:: Information provided ::

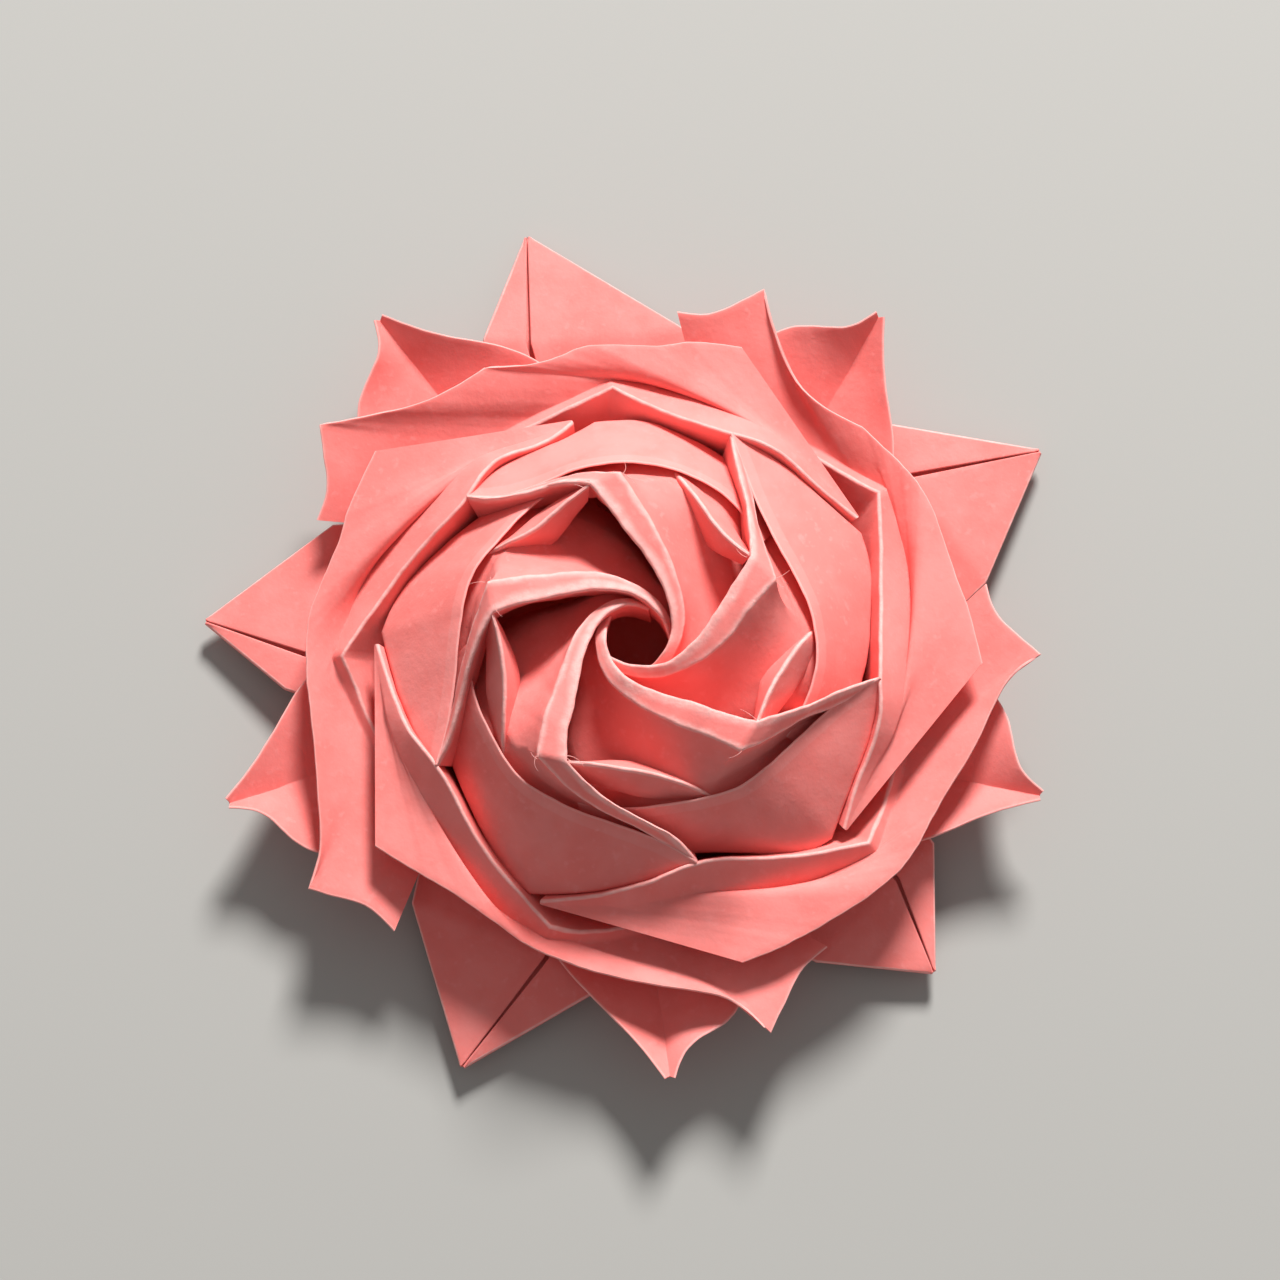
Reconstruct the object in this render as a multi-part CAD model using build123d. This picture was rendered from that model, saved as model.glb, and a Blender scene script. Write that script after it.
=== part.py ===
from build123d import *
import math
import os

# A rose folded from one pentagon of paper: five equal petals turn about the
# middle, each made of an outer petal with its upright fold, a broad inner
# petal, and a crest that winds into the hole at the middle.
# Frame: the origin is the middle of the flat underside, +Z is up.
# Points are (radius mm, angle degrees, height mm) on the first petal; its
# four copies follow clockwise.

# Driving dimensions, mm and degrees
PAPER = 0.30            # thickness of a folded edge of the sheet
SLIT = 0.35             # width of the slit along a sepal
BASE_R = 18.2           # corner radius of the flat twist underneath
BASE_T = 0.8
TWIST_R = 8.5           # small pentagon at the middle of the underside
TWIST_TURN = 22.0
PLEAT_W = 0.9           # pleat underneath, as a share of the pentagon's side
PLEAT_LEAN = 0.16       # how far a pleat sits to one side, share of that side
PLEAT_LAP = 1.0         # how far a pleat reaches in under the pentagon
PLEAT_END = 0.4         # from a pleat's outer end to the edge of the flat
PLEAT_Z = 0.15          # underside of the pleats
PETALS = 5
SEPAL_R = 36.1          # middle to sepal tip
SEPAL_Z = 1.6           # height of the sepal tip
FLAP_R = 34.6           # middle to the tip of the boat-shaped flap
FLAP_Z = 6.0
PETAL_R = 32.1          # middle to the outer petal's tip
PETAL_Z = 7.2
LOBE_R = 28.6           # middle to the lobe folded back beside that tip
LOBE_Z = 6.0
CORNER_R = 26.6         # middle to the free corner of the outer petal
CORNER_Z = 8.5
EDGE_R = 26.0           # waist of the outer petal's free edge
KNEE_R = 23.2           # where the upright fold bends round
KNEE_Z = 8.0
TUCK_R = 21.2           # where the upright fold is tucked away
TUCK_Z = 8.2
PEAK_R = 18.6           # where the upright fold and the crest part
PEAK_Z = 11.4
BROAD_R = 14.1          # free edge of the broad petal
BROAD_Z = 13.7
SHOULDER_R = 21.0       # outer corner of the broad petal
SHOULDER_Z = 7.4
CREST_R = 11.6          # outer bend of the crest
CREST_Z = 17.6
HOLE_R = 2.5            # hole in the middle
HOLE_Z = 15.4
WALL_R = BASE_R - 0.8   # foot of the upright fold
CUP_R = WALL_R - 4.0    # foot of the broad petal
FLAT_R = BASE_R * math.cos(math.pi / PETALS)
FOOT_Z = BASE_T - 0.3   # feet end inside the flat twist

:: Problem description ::
Only the lines from the top of the data through the line that contains "# four copies follow clockwise." should be quoted, exactly as they stand.

:: Correct result ::
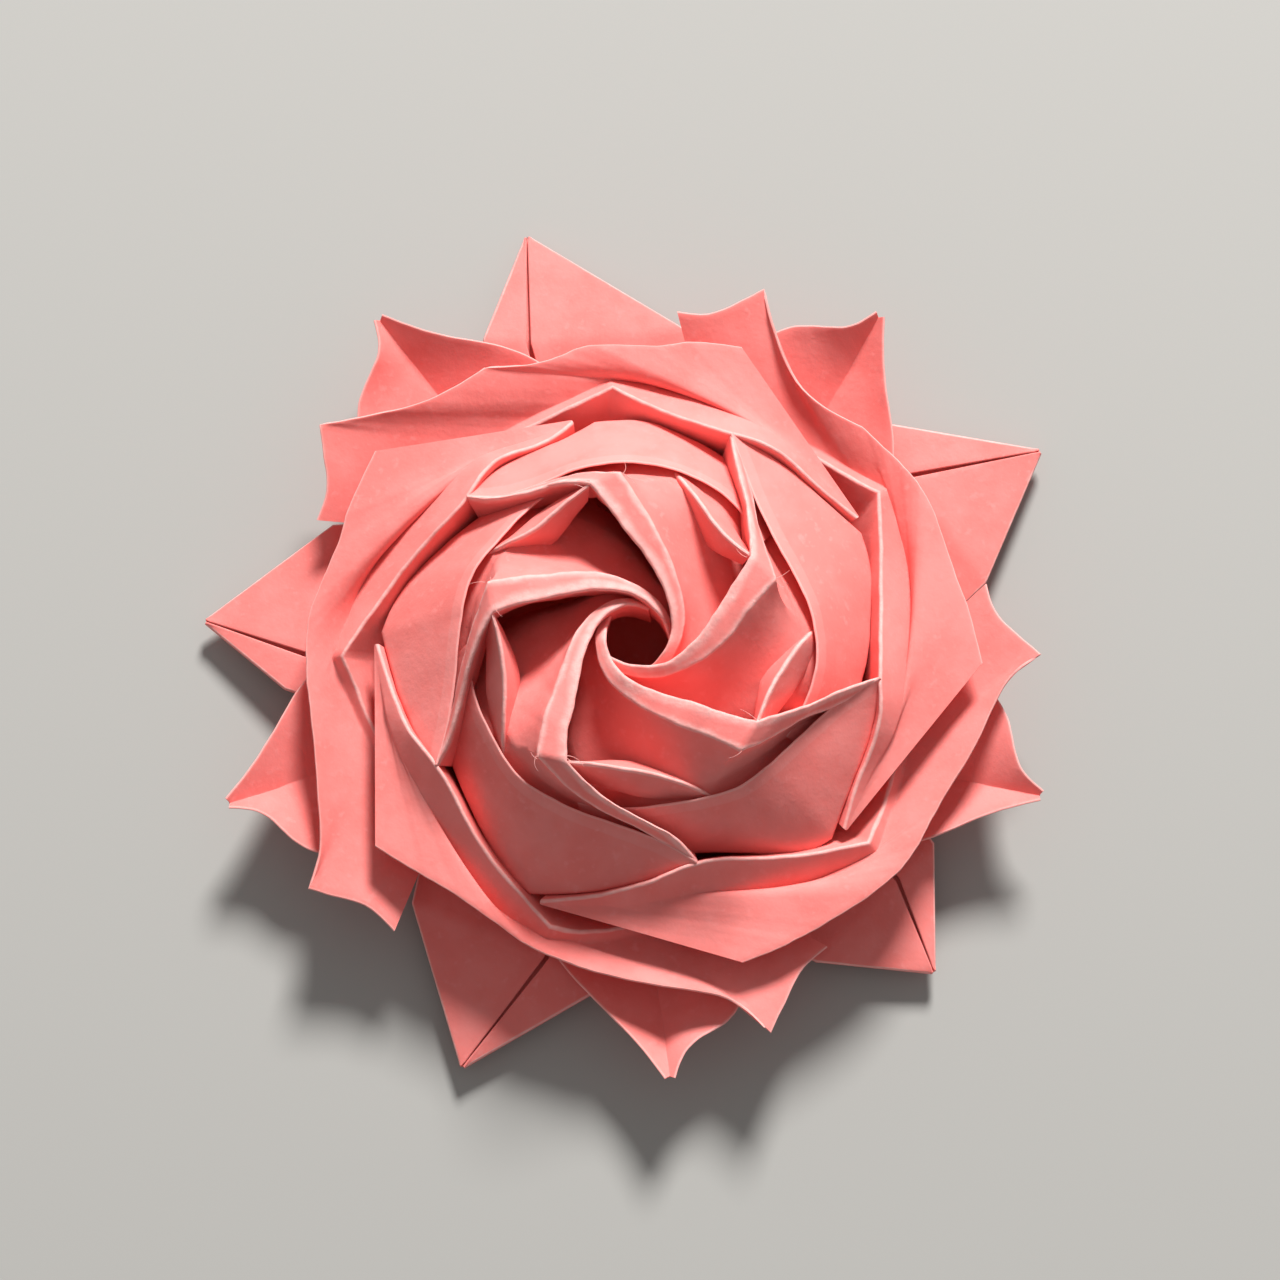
Reconstruct the object in this render as a multi-part CAD model using build123d. This picture was rendered from that model, saved as model.glb, and a Blender scene script. Write that script after it.
=== part.py ===
from build123d import *
import math
import os

# A rose folded from one pentagon of paper: five equal petals turn about the
# middle, each made of an outer petal with its upright fold, a broad inner
# petal, and a crest that winds into the hole at the middle.
# Frame: the origin is the middle of the flat underside, +Z is up.
# Points are (radius mm, angle degrees, height mm) on the first petal; its
# four copies follow clockwise.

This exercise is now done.